# [Supplied information]
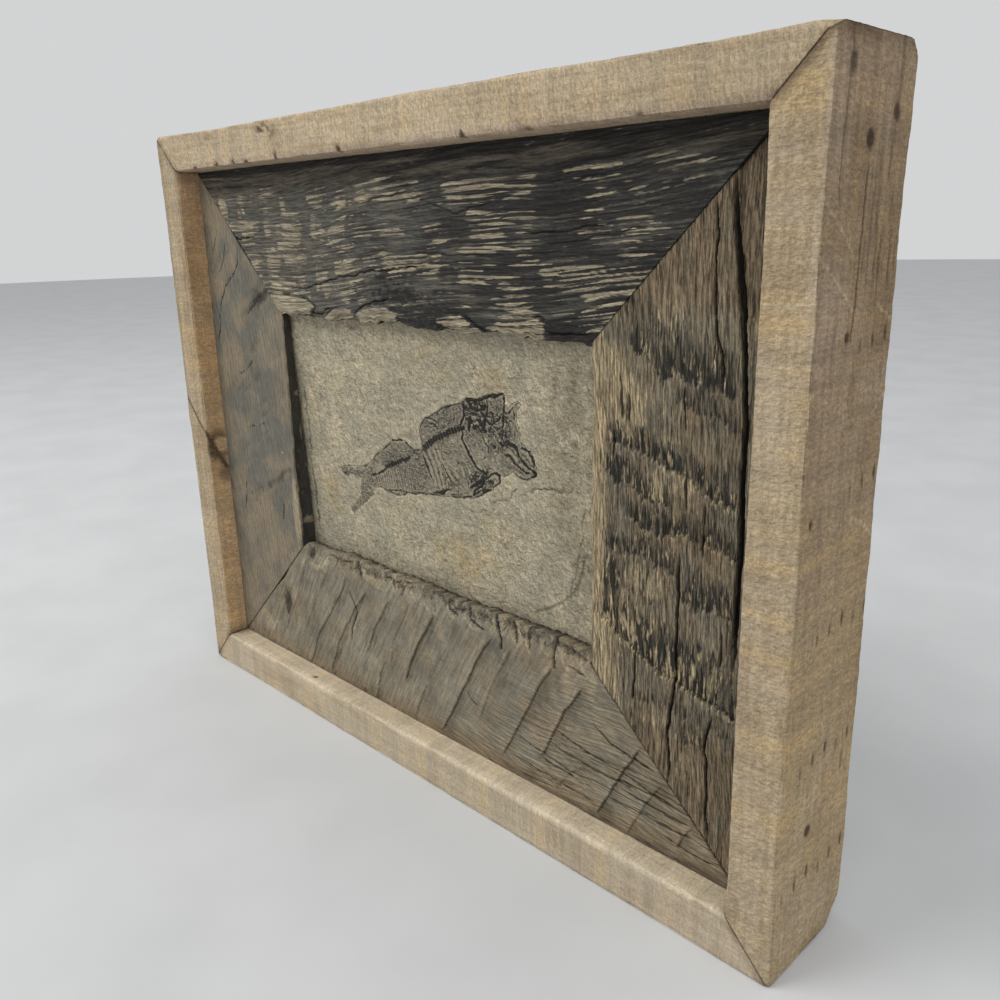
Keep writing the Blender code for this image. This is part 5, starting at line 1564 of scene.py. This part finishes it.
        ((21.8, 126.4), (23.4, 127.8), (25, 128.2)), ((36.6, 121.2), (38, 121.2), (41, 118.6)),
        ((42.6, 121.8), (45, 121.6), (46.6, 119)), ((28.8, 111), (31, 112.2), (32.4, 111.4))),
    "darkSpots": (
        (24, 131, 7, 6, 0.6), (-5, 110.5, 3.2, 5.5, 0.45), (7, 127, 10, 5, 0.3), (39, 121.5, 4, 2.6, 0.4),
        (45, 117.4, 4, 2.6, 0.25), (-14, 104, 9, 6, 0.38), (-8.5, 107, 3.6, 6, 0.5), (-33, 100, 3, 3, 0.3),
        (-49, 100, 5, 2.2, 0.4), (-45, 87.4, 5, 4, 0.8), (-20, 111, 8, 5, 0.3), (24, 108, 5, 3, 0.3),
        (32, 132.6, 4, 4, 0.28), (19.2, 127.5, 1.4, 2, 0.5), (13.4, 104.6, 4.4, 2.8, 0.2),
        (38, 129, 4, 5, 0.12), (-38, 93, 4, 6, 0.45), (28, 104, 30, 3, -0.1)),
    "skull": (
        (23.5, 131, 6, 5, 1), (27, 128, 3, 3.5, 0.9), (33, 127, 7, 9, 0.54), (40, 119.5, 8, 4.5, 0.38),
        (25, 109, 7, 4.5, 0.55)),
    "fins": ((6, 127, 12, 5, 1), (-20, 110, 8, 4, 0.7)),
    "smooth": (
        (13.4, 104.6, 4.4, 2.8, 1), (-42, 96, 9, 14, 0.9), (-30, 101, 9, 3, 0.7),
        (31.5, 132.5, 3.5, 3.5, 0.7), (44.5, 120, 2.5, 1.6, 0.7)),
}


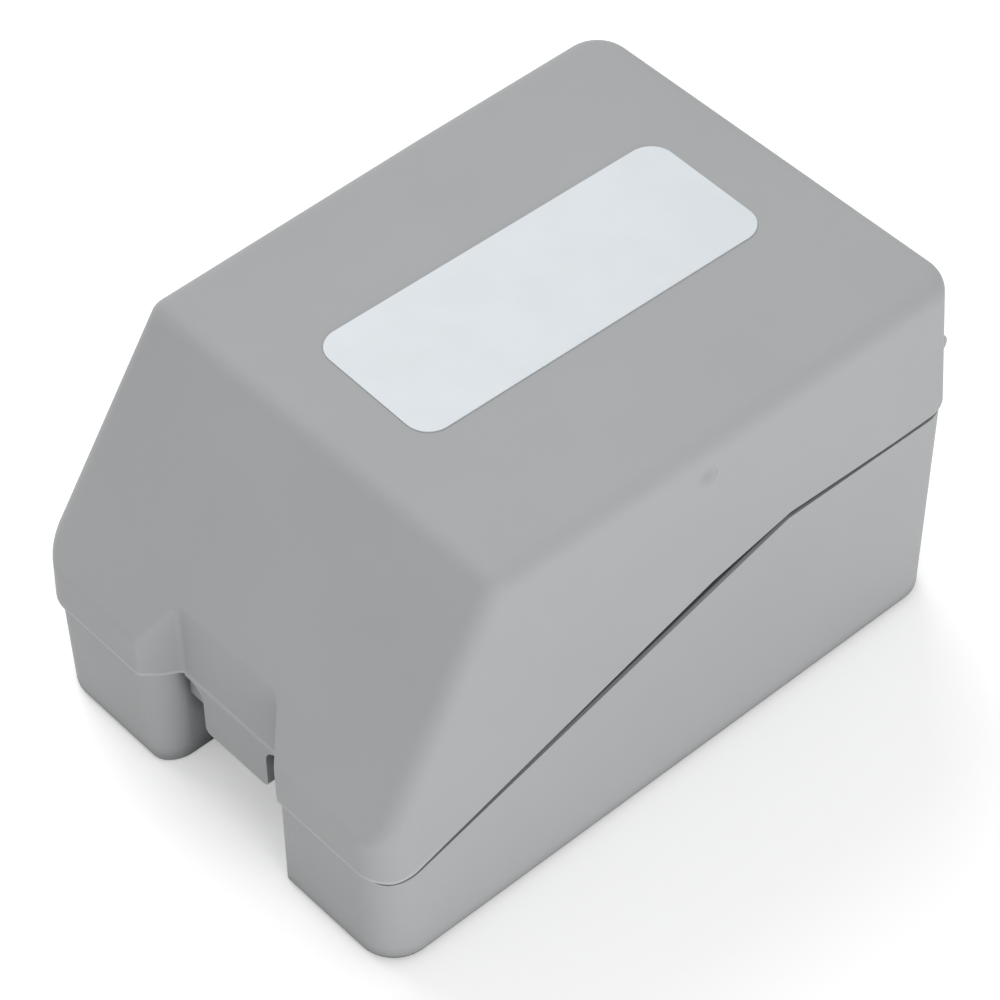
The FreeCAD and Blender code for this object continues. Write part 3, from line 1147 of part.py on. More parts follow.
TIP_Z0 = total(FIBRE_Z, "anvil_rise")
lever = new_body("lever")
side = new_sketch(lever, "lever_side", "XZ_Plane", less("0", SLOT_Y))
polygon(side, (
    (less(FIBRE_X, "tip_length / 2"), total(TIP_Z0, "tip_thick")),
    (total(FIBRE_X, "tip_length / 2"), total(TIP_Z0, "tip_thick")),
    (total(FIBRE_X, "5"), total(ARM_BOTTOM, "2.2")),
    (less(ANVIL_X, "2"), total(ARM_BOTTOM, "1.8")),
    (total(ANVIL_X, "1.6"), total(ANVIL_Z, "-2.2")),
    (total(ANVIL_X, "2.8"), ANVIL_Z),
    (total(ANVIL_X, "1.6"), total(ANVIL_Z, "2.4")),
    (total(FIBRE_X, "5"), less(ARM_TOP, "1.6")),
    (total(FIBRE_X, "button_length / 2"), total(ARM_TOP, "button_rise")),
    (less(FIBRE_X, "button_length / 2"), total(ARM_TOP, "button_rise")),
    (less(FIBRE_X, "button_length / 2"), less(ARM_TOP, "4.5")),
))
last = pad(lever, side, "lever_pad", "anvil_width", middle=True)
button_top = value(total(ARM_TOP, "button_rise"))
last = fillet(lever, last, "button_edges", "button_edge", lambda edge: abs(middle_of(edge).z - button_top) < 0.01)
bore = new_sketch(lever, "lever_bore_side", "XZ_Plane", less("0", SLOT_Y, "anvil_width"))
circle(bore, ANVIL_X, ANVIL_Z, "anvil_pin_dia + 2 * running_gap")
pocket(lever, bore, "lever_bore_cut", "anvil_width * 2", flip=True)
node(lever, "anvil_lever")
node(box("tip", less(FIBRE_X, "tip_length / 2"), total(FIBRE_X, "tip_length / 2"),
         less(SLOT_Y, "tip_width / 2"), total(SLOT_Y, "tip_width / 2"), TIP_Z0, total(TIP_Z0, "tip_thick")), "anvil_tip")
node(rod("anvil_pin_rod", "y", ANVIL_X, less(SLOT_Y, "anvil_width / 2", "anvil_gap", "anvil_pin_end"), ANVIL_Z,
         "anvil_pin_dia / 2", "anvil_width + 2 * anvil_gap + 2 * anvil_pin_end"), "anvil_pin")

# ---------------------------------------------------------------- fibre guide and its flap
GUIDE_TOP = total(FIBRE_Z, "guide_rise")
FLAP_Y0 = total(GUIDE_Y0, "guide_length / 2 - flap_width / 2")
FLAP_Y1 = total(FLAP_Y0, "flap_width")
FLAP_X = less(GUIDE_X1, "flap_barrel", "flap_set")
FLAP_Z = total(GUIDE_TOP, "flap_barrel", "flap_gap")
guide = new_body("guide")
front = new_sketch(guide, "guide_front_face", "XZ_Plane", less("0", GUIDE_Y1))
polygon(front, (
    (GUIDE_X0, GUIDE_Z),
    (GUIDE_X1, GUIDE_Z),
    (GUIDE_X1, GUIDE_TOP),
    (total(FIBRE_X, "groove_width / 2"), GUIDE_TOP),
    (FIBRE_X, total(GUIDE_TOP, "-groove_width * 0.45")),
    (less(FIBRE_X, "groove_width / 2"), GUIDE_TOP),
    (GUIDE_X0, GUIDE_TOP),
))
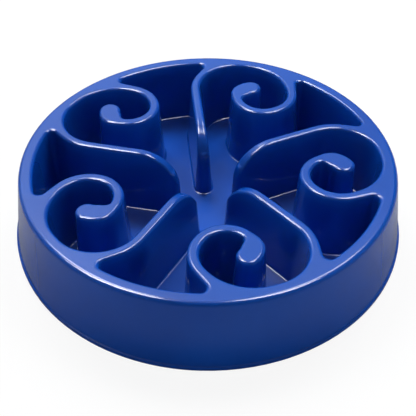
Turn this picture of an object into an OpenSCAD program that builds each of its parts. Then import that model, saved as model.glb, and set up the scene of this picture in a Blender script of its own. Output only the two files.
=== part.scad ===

# [Problem to work on]
Reproduce every line of the data verbatim.

# [Full output]
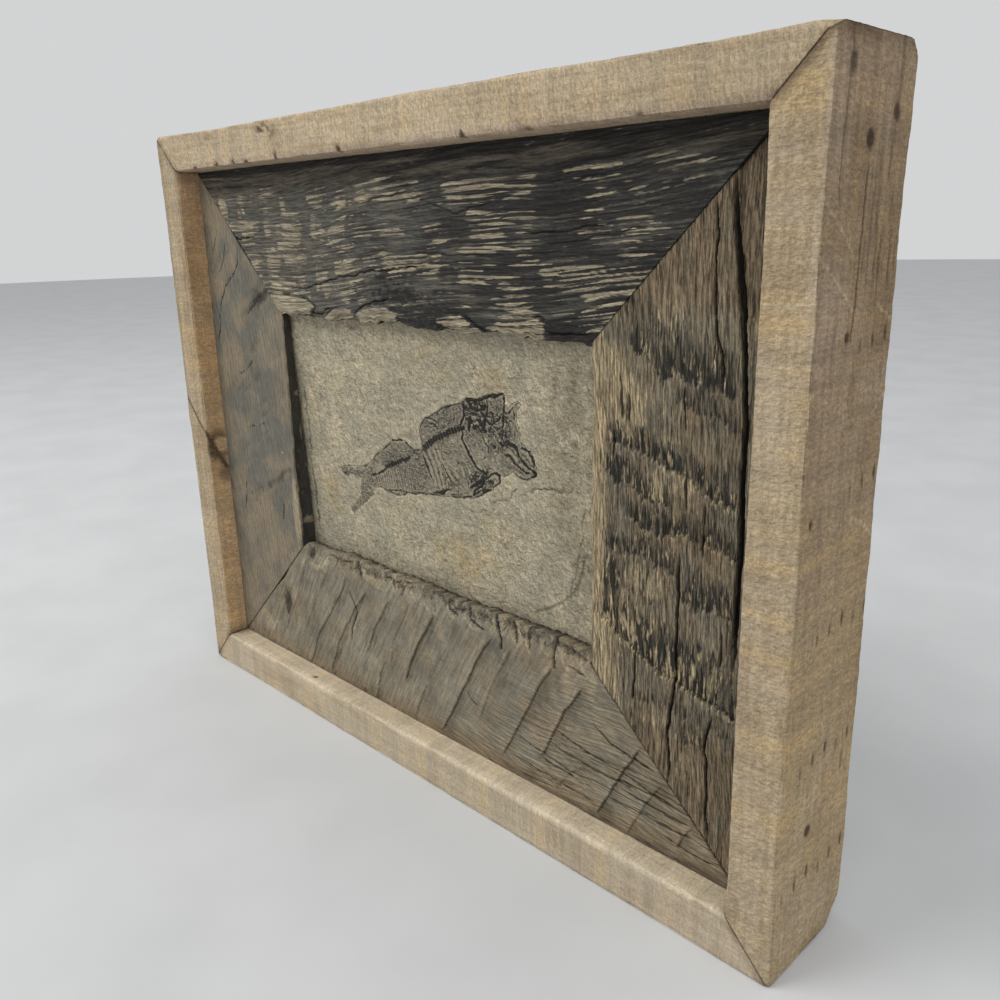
Keep writing the Blender code for this image. This is part 5, starting at line 1564 of scene.py. This part finishes it.
        ((21.8, 126.4), (23.4, 127.8), (25, 128.2)), ((36.6, 121.2), (38, 121.2), (41, 118.6)),
        ((42.6, 121.8), (45, 121.6), (46.6, 119)), ((28.8, 111), (31, 112.2), (32.4, 111.4))),
    "darkSpots": (
        (24, 131, 7, 6, 0.6), (-5, 110.5, 3.2, 5.5, 0.45), (7, 127, 10, 5, 0.3), (39, 121.5, 4, 2.6, 0.4),
        (45, 117.4, 4, 2.6, 0.25), (-14, 104, 9, 6, 0.38), (-8.5, 107, 3.6, 6, 0.5), (-33, 100, 3, 3, 0.3),
        (-49, 100, 5, 2.2, 0.4), (-45, 87.4, 5, 4, 0.8), (-20, 111, 8, 5, 0.3), (24, 108, 5, 3, 0.3),
        (32, 132.6, 4, 4, 0.28), (19.2, 127.5, 1.4, 2, 0.5), (13.4, 104.6, 4.4, 2.8, 0.2),
        (38, 129, 4, 5, 0.12), (-38, 93, 4, 6, 0.45), (28, 104, 30, 3, -0.1)),
    "skull": (
        (23.5, 131, 6, 5, 1), (27, 128, 3, 3.5, 0.9), (33, 127, 7, 9, 0.54), (40, 119.5, 8, 4.5, 0.38),
        (25, 109, 7, 4.5, 0.55)),
    "fins": ((6, 127, 12, 5, 1), (-20, 110, 8, 4, 0.7)),
    "smooth": (
        (13.4, 104.6, 4.4, 2.8, 1), (-42, 96, 9, 14, 0.9), (-30, 101, 9, 3, 0.7),
        (31.5, 132.5, 3.5, 3.5, 0.7), (44.5, 120, 2.5, 1.6, 0.7)),
}


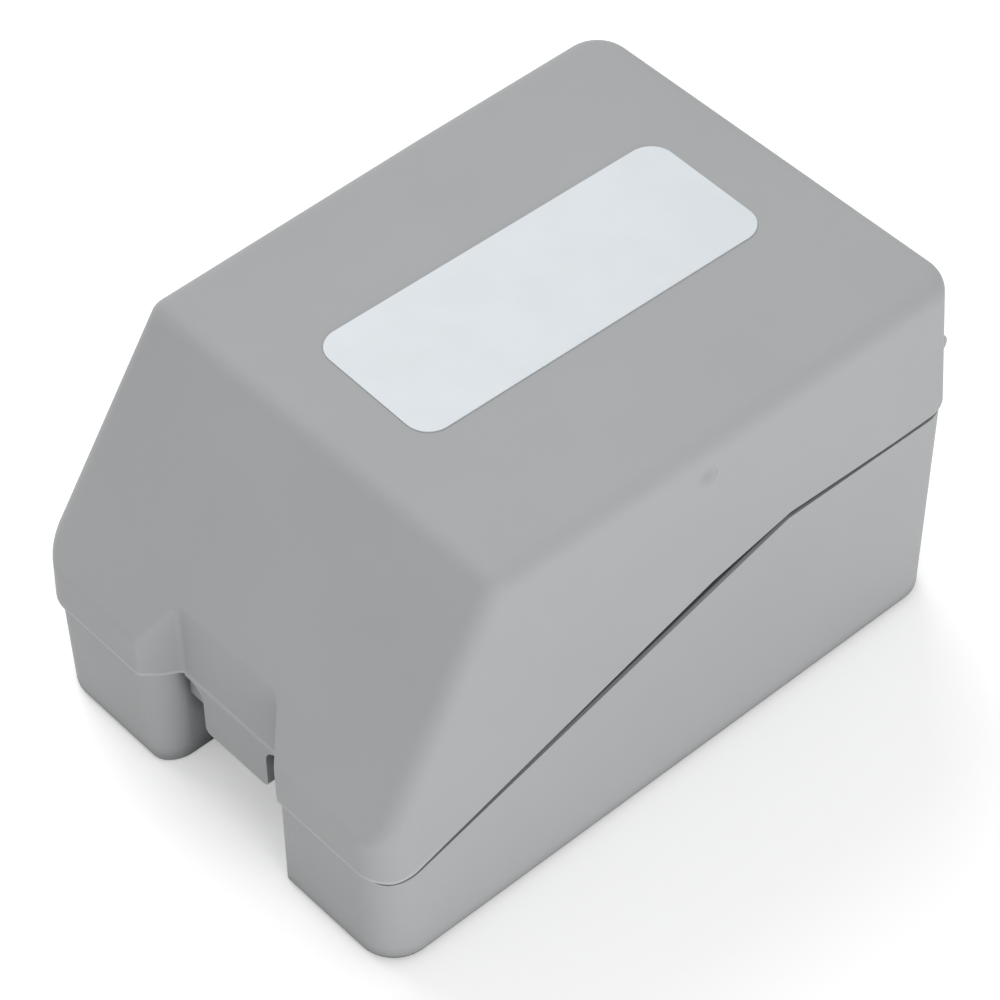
The FreeCAD and Blender code for this object continues. Write part 3, from line 1147 of part.py on. More parts follow.
TIP_Z0 = total(FIBRE_Z, "anvil_rise")
lever = new_body("lever")
side = new_sketch(lever, "lever_side", "XZ_Plane", less("0", SLOT_Y))
polygon(side, (
    (less(FIBRE_X, "tip_length / 2"), total(TIP_Z0, "tip_thick")),
    (total(FIBRE_X, "tip_length / 2"), total(TIP_Z0, "tip_thick")),
    (total(FIBRE_X, "5"), total(ARM_BOTTOM, "2.2")),
    (less(ANVIL_X, "2"), total(ARM_BOTTOM, "1.8")),
    (total(ANVIL_X, "1.6"), total(ANVIL_Z, "-2.2")),
    (total(ANVIL_X, "2.8"), ANVIL_Z),
    (total(ANVIL_X, "1.6"), total(ANVIL_Z, "2.4")),
    (total(FIBRE_X, "5"), less(ARM_TOP, "1.6")),
    (total(FIBRE_X, "button_length / 2"), total(ARM_TOP, "button_rise")),
    (less(FIBRE_X, "button_length / 2"), total(ARM_TOP, "button_rise")),
    (less(FIBRE_X, "button_length / 2"), less(ARM_TOP, "4.5")),
))
last = pad(lever, side, "lever_pad", "anvil_width", middle=True)
button_top = value(total(ARM_TOP, "button_rise"))
last = fillet(lever, last, "button_edges", "button_edge", lambda edge: abs(middle_of(edge).z - button_top) < 0.01)
bore = new_sketch(lever, "lever_bore_side", "XZ_Plane", less("0", SLOT_Y, "anvil_width"))
circle(bore, ANVIL_X, ANVIL_Z, "anvil_pin_dia + 2 * running_gap")
pocket(lever, bore, "lever_bore_cut", "anvil_width * 2", flip=True)
node(lever, "anvil_lever")
node(box("tip", less(FIBRE_X, "tip_length / 2"), total(FIBRE_X, "tip_length / 2"),
         less(SLOT_Y, "tip_width / 2"), total(SLOT_Y, "tip_width / 2"), TIP_Z0, total(TIP_Z0, "tip_thick")), "anvil_tip")
node(rod("anvil_pin_rod", "y", ANVIL_X, less(SLOT_Y, "anvil_width / 2", "anvil_gap", "anvil_pin_end"), ANVIL_Z,
         "anvil_pin_dia / 2", "anvil_width + 2 * anvil_gap + 2 * anvil_pin_end"), "anvil_pin")

# ---------------------------------------------------------------- fibre guide and its flap
GUIDE_TOP = total(FIBRE_Z, "guide_rise")
FLAP_Y0 = total(GUIDE_Y0, "guide_length / 2 - flap_width / 2")
FLAP_Y1 = total(FLAP_Y0, "flap_width")
FLAP_X = less(GUIDE_X1, "flap_barrel", "flap_set")
FLAP_Z = total(GUIDE_TOP, "flap_barrel", "flap_gap")
guide = new_body("guide")
front = new_sketch(guide, "guide_front_face", "XZ_Plane", less("0", GUIDE_Y1))
polygon(front, (
    (GUIDE_X0, GUIDE_Z),
    (GUIDE_X1, GUIDE_Z),
    (GUIDE_X1, GUIDE_TOP),
    (total(FIBRE_X, "groove_width / 2"), GUIDE_TOP),
    (FIBRE_X, total(GUIDE_TOP, "-groove_width * 0.45")),
    (less(FIBRE_X, "groove_width / 2"), GUIDE_TOP),
    (GUIDE_X0, GUIDE_TOP),
))
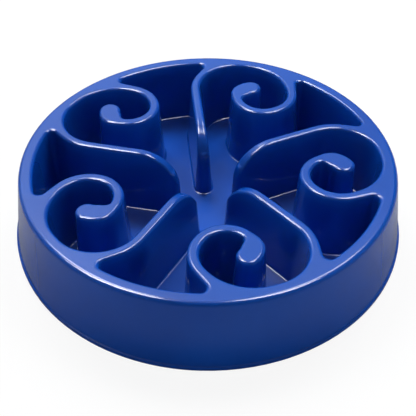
Turn this picture of an object into an OpenSCAD program that builds each of its parts. Then import that model, saved as model.glb, and set up the scene of this picture in a Blender script of its own. Output only the two files.
=== part.scad ===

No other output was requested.